Aim of the task | Everything from the line containing "obj.parent = None" down to the line containing "CROTCH_BULGE, CROTCH_REACH = 3.3, 26.0" is to be returned exactly; include both boundary lines and leave out all others.

(Data items)
☆ ☆ ☆ ☆ ☆

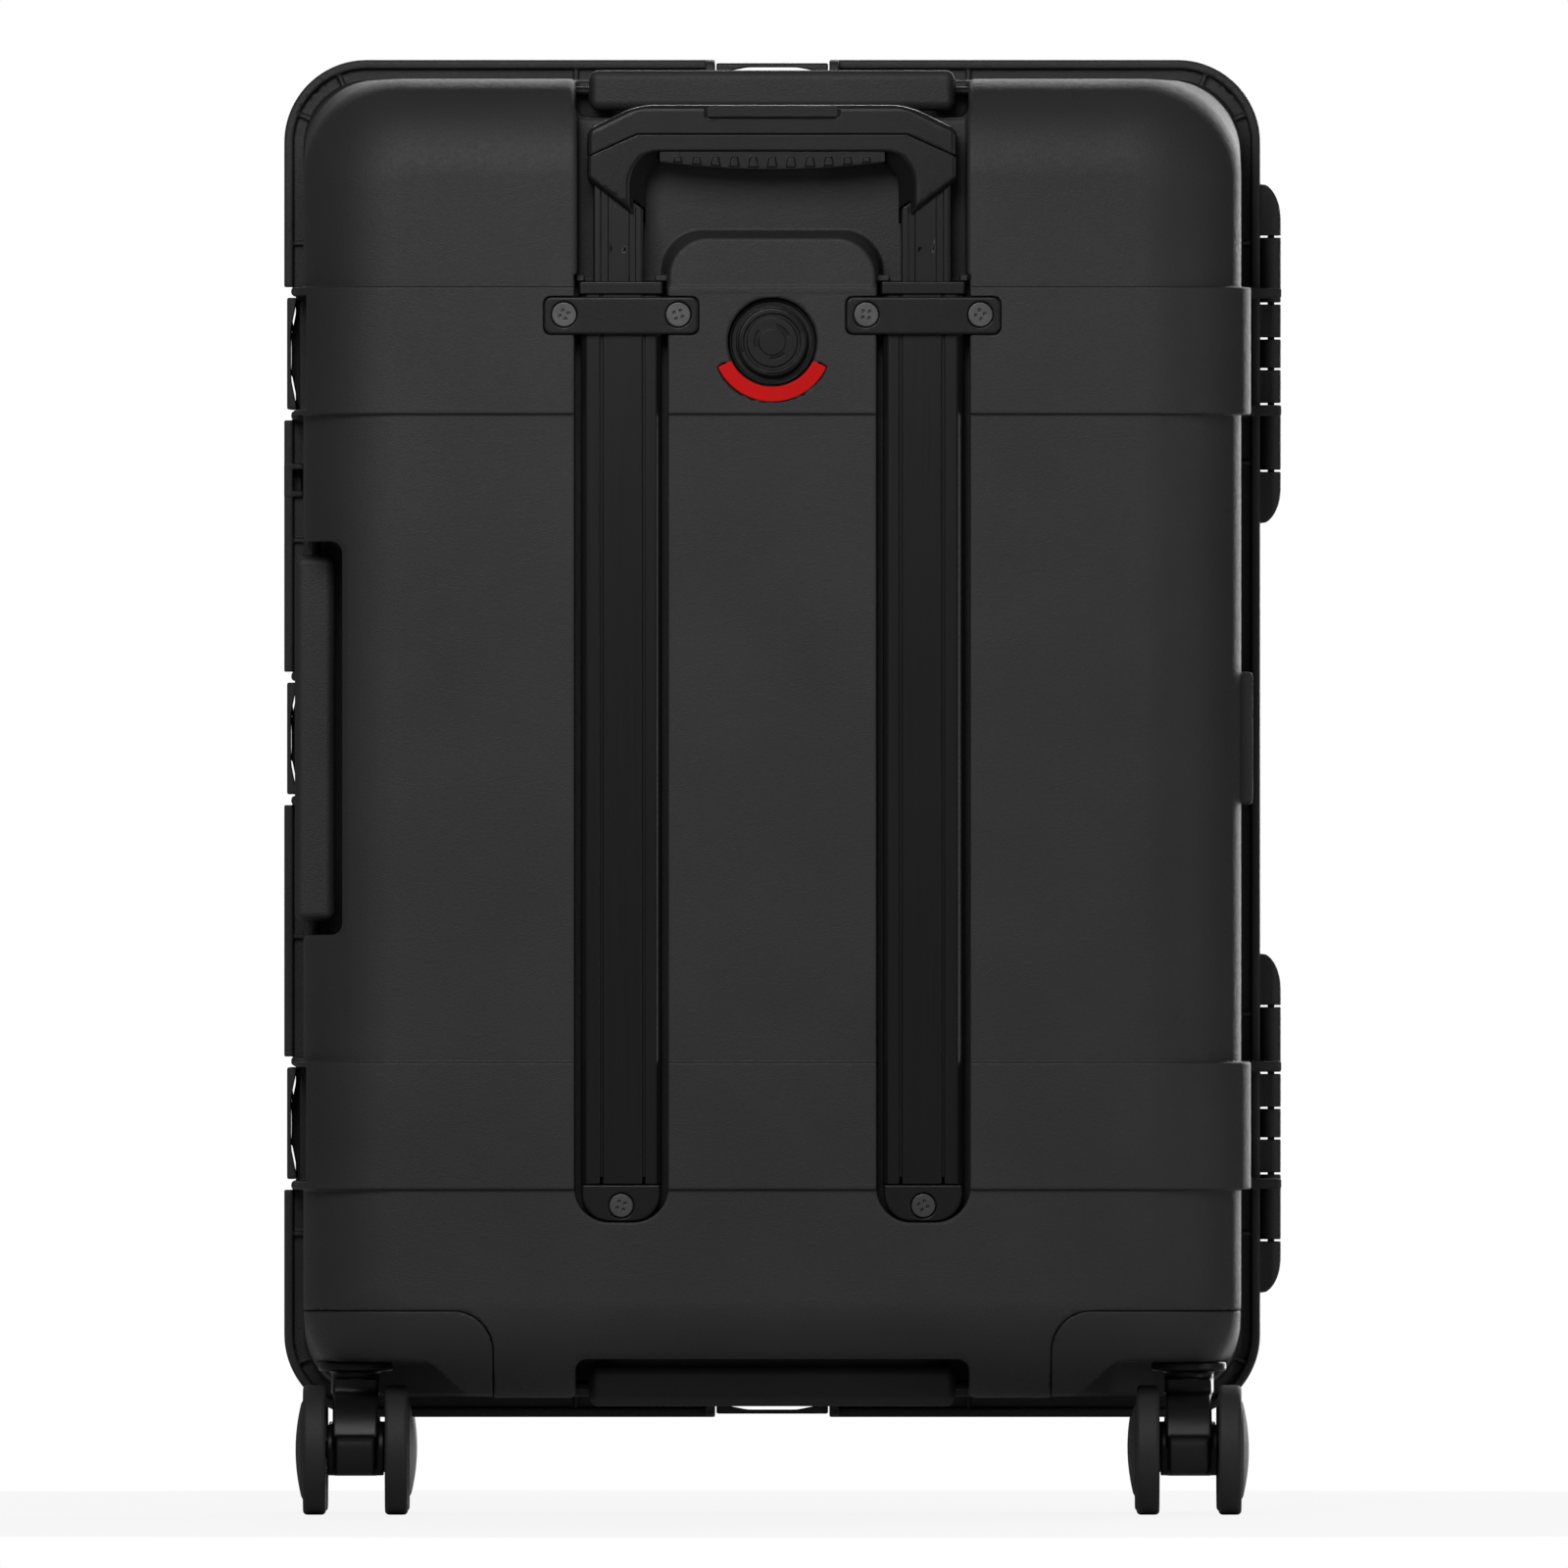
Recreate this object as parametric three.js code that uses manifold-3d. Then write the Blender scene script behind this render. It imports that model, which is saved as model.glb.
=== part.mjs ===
// Hard, upright equipment case on four swivelling twin-wheel casters.
//
// Two moulded shells meet at a vertical parting plane. Two pinned hinges join them on the
// right, and five draw latches close them: three on the left, one on top and one below.
// The rear shell carries a telescopic pull handle, three fold-out carry handles and a
// pressure valve. Each shell has a caster under both of its lower corners.
//
// Millimetres, +Z up. The rear shell faces -Y and the lid faces +Y; the hinges are at +X.
// The pieces are drawn in the case frame: X = 0 midway between the side walls, Y = 0 at the
// parting plane and Z = 0 at the floor. The exported group centres the whole box on X and Y.

import * as THREE from 'three';
import { mergeVertices } from 'three/addons/utils/BufferGeometryUtils.js';
import Module from 'manifold-3d';

const wasm = await Module();
wasm.setup();

// ---------------------------------------------------------------------------------------
// Driving dimensions
// ---------------------------------------------------------------------------------------

const CENTRE_Z = 395; // height of the shells' centre above the floor
const WALL = 3.5; // moulded wall thickness
const GAP = 0.3; // play between pieces that lie against each other
const SEAM = 0.25; // each shell's distance from the parting plane

const SHELL = {
  halfWidth: 238.5, halfHeight: 335.5, mouthRadius: 31.5, backRadius: 58, leastRadius: 6, fillet: 50,
};
const REAR = { side: -1, depth: 160 };
const LID = { side: 1, depth: 134 };

const RIM = { halfWidth: 248.75, halfHeight: 346, radius: 42, plate: 8, bead: 12, beadWidth: 4.5 };
const RIM_RIB = { thickness: 2.4, across: 100, right: [140.6, 252.6], left: [101, 252.6] };
const SEAL = { outer: 8.8, inner: 12, thickness: 3, play: 0.25 };
const PADLOCK = { z: 526.75, half: 8.5, slotHalf: 5.5, slot: [-244.6, -241] };

const BAND = { near: 164.6, far: 229.5, rise: 2, halfWidth: 243.5, rib: 5, ribReach: 259.5 };
const BAND_RIB_DEPTH = [9, 45];
const BAND_TAB = { halfWidth: 52.5, bottom: 626, top: 650.25, radius: 20 };
const SIDE_PAD = { half: 33.75, x: 244.5, depth: 110 };
const LID_RIBS = { places: [-150, -50, 50, 150], width: 30, overrun: 1 };

const HINGE = {
  x: 254.5, offsetZ: 196.3, barrel: 5.4, pin: 1.75, bore: 2.05, boreHalf: 100,
  knuckleGap: 1, leafOverlap: 2.5,
};
const KNUCKLES = [27.2, 34.1, 17.85, 15.6, 17.85, 34.1, 27.2]; // rear, lid, rear ... from the top

const LATCH = {
  half: 28.5, cut: 29.3, guard: 4.7, guardRise: 10.25, guardDepth: 20, sunk: 2, corner: 2,
  inner: 3.6, outer: 7.5, tip: -13, pivotX: 1, pivotY: 32, barrel: 4.2, pin: 1.5, bore: 1.8,
};
const LATCH_POCKET = { x: -4, y: [26, 38], rearCut: 165, lidCut: 44, rimEdge: 2.75 };
const LATCH_LUG = { half: 5, x: 4.5, pinEnd: 33.5, long: 5 };

const HANDLE = {
  half: 92.5, back: -16, front: 5.5, far: -110, near: -80, armInner: 80,
  armBack: -11.5, armFront: -0.5, pivotX: -6, pivotY: -52, rod: 2.5, bore: 2.8, rodHalf: 102.5,
};
const HANDLE_RECESS = { half: 100, floor: -20, near: -44, boss: 6, bossEnd: 106.5 };

const RAIL = {
  x: 76.75, halfWidth: 20.5, y: [-157.5, -141], z: [168.5, 627], cavity: [17, 6.8], edge: 1.5,
};
const RAIL_COLLAR = { halfWidth: 21.7, y: [-158, -140.4], z: 620.4 };
const TUBE_Y = -149.25;
const TUBE_EDGE = 1; // corner radius outside; half of it inside
const MID_TUBE = { half: [16.7, 6.5], z: [172, 622], cavity: [13, 5] };
const INNER_TUBE = { x: 78.2, half: [12.7, 4.7], z: [176, 683], cavity: [11, 3] };
const CHANNEL = { inner: 53, outer: 100.5, z: [149, 630], floor: -140, radius: 18 };
const GRIP_RECESS = { halfWidth: 99, bottom: 627, floor: -130 };
const BUMPER = { x: [[53.5, 59.5], [95.5, 99.5]], y: -152, rise: [0.5, 3.5] };

const CLAMP = {
  halfWidth: 39.25, z: [600.25, 619.25], y: [-162, -158], radius: 4, pocket: -157.7, play: 0.4,
};
const CLAMP_SCREW = {
  offset: 29, z: 610.25, head: 6.25, headY: [-161.9, -159.9], length: 12, bossEnd: -144,
};
const RAIL_CAP = { halfWidth: 20, z: [149.4, 168.2], y: [-157, -140.4], radius: 14 };
const CAP_SCREW = { z: 157.5, head: 6, headY: [-156.9, -154.9], length: 20, bossEnd: -132.5 };
const SCREW = { shank: 2.5, hole: 2.8, sink: 6.6, boss: 6, bossFloor: 1.5 };

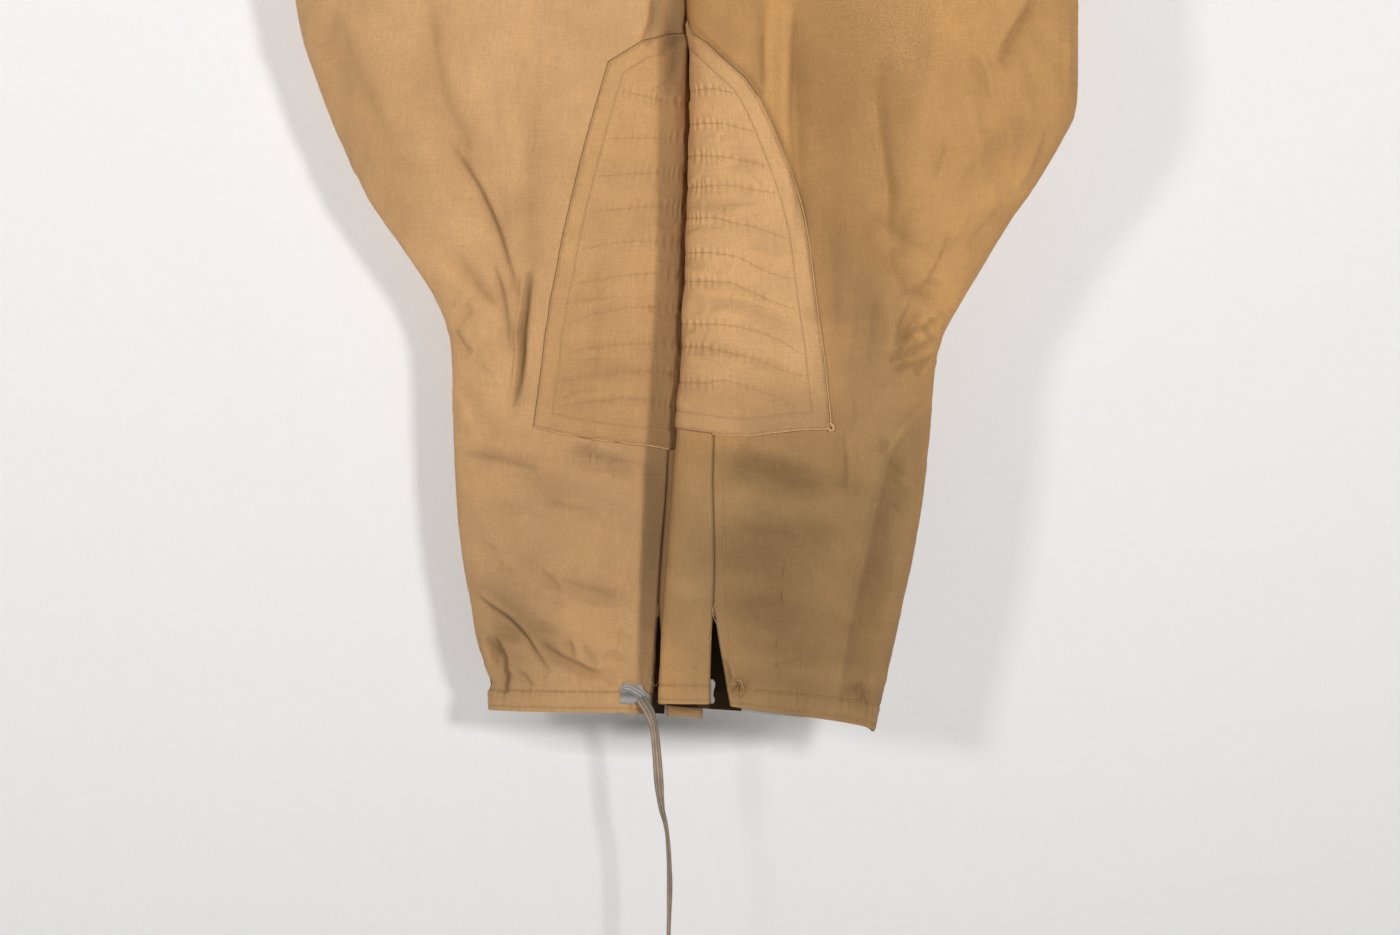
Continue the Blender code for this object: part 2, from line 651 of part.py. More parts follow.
def drawstring():
    """The tape's hanging end, as a plain tube along its route."""
    route = through([(x, -forward, height - WAIST_TOP) for x, forward, height in TAPE_ROUTE],
                    TAPE_POINT_SPACING)
    curve = bpy.data.curves.new("drawstring", "CURVE")
    curve.dimensions = "3D"
    curve.bevel_depth = TAPE_RADIUS * MM
    curve.bevel_resolution = 2
    curve.use_fill_caps = True
    spline = curve.splines.new("POLY")
    spline.points.add(len(route) - 1)
    for point, co in zip(spline.points, route * MM):
        point.co = (*co, 1.0)
    cord = bpy.data.objects.new("drawstring", curve)
    curve.materials.append(finish("tape"))
    collection("military_trousers").objects.link(cord)


def main():
    for old in list(bpy.data.objects):
        bpy.data.objects.remove(old, do_unlink=True)
    left = Leg("left", 1.0, LEFT_LEG, LEFT_HEM)
    right = Leg("right", -1.0, RIGHT_LEG, RIGHT_HEM)
    for leg in (left, right):
        panels(leg)
        knee_patch(leg)
        waistband(leg)
    fly(left)
    waist_button(left)
    for leg, name, span, start, end, low_show in FACINGS:
        hem_facing({"left": left, "right": right}[leg], name, span, start, end, low_show)
    tape_fold(right)
    drawstring()


main()
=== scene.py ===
"""The looks of the riding breeches: cloth shells with their creases, stitches, tape and room.

The cloth is formed by the same functions as the part's source, on a finer grid. Sizes are in
millimetres, with heights counted up from the hem, and places read from the photograph are in
its 1400 by 935 frame.
"""

import math

import bpy
import numpy as np
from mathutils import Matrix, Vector


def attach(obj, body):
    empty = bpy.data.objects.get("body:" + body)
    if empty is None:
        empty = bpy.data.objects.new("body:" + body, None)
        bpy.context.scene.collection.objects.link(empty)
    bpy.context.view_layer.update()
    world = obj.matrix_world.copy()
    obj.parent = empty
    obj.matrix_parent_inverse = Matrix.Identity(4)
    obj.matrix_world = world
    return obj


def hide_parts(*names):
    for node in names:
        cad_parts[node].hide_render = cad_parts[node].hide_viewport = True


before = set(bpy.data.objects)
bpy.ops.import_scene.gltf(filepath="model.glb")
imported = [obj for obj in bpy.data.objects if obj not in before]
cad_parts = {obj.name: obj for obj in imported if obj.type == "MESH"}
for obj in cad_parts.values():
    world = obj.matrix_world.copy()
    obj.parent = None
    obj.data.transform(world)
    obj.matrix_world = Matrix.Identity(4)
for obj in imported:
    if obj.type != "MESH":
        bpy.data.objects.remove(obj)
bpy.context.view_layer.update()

MM = 0.001
WAIST_TOP = 980.0
WAISTBAND_DEPTH = 38.0
CROTCH = 690.0
SEAM_GAP = 0.3
LAYER_GAP = 0.3
SLIT_HEIGHT = 92.0
SLITS = {"left": (14.5, 2.5), "right": (4.0, 10.0)}     # at the hem, on the front and the back
HEM_DEPTH = 17.5
HEM_EDGE_ROW = 4.0          # the stitch row nearest the hem's edge
STITCH = 2.55
BACK_STRETCHES = ("seat", "thigh", "knee", "upper_calf", "calf")
SHELL = 0.9                 # thickness of the cloth
INNER_EVERY = 3             # the panels' inner faces are this much coarser
GRID_LOW, GRID_STEP = -8.0, 4.0     # heights at which lengths round the leg are measured
JUST_BEHIND = -1e-7         # the inseam, counted to the back
WAVE = 6.283                # one turn of the cloth's waves
CROTCH_BULGE, CROTCH_REACH = 3.3, 26.0      # fullness beside the crotch, and how wide it is

# Camera and the photograph's frame: its width at the garment, and its middle
CAMERA_FAR = 2400.0
PHOTO_WIDE = 1190.0
PHOTO_MIDDLE = (13.6, 207.0)
PHOTO_PIXELS = (1400.0, 935.0)
PIXEL = PHOTO_WIDE / PHOTO_PIXELS[0]
FRONT_NEARER = 0.982        # the front cloth is nearer than the garment's middle

LEG_COLUMNS = ("height", "outer", "inner", "turn")
LEFT_LEG = (
    (-8, 158, -21.5, 61), (0, 160.5, -21, 60), (26, 168, -20.5, 58), (60, 177, -19.5, 56),
    (94, 185, -17, 54), (128, 193, -14.5, 52), (196, 204, -10, 47), (240, 208, -5, 44),
    (298, 213, -0.5, 39), (315, 218, 0.5, 38), (332, 226, 1, 36), (366, 246, 3, 33),
    (417, 278, 4.8, 29), (451, 301, 6, 26), (485, 321, 7, 23), (505, 330.5, 7.4, 21),
    (522, 333, 7.4, 19), (583, 334, 5.5, 12), (640, 334, 3.5, 5), (CROTCH, 320, 0, 0),
)
RIGHT_LEG = (
    (-8, 168, -15, 55.5), (0, 168, -15, 55), (14, 168, -15, 54), (23, 165.5, -14.5, 53.5),
    (33, 169.5, -14.5, 53), (43, 172.5, -14, 52), (60, 178, -13.5, 51), (94, 184, -13, 49),
    (128, 190, -12, 46), (196, 196, -9.5, 39.5), (240, 197.5, -8, 36.5), (298, 199, -5.5, 33),
    (315, 200.5, -4.5, 33), (332, 204.5, -4, 32), (349, 212, -3, 31), (366, 221.5, -3, 30),
    (400, 244.5, -2.5, 28), (434, 268, -2.5, 25), (485, 293.5, -3.3, 21), (536, 313.5, -3.3, 16),
    (587, 328.5, -2, 11), (640, 334, -0.5, 5), (CROTCH, 320, 0, 0),
)
DEPTH_COLUMNS = ("height", "front", "back", "apart", "skew")
DEPTHS = (
    (-8, 23, 23, 18, 1), (0, 24, 24, 18, 1), (60, 29, 29, 18.5, 1), (120, 32, 33, 19, 1),
    (200, 35, 37, 18, 1), (264, 36, 39, 16.5, 1), (320, 38, 40, 15, 0.97),
    (380, 42, 44, 13.5, 0.92), (440, 47, 50, 12, 0.87), (519, 55, 59, 11, 0.82),
    (583, 63, 68, 8.5, 0.8), (640, 71, 78, 4.5, 0.8), (CROTCH, 78, 88, 0, 0.82),
    (740, 83, 97, 0, 0.88), (800, 88, 102, 0, 0.94), (860, 88, 99, 0, 0.98), (920, 84, 89, 0, 1),
    (WAIST_TOP, 80, 80, 0, 1),
)
BODY_COLUMNS = ("height", "outer", "front_turn", "back_turn")
BODY = (
    (CROTCH, 320, 0, 0), (697, 318, 22, 20), (708, 313.5, 38, 33), (724, 304, 52, 46),
    (745, 287, 63, 57), (790, 254, 74, 69), (840, 226, 81, 78), (890, 205, 86, 84),
    (940, 190, 89, 88), (WAIST_TOP, 185, 90, 90),
)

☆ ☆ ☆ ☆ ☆

The result |
    obj.parent = None
    obj.data.transform(world)
    obj.matrix_world = Matrix.Identity(4)
for obj in imported:
    if obj.type != "MESH":
        bpy.data.objects.remove(obj)
bpy.context.view_layer.update()

MM = 0.001
WAIST_TOP = 980.0
WAISTBAND_DEPTH = 38.0
CROTCH = 690.0
SEAM_GAP = 0.3
LAYER_GAP = 0.3
SLIT_HEIGHT = 92.0
SLITS = {"left": (14.5, 2.5), "right": (4.0, 10.0)}     # at the hem, on the front and the back
HEM_DEPTH = 17.5
HEM_EDGE_ROW = 4.0          # the stitch row nearest the hem's edge
STITCH = 2.55
BACK_STRETCHES = ("seat", "thigh", "knee", "upper_calf", "calf")
SHELL = 0.9                 # thickness of the cloth
INNER_EVERY = 3             # the panels' inner faces are this much coarser
GRID_LOW, GRID_STEP = -8.0, 4.0     # heights at which lengths round the leg are measured
JUST_BEHIND = -1e-7         # the inseam, counted to the back
WAVE = 6.283                # one turn of the cloth's waves
CROTCH_BULGE, CROTCH_REACH = 3.3, 26.0      # fullness beside the crotch, and how wide it is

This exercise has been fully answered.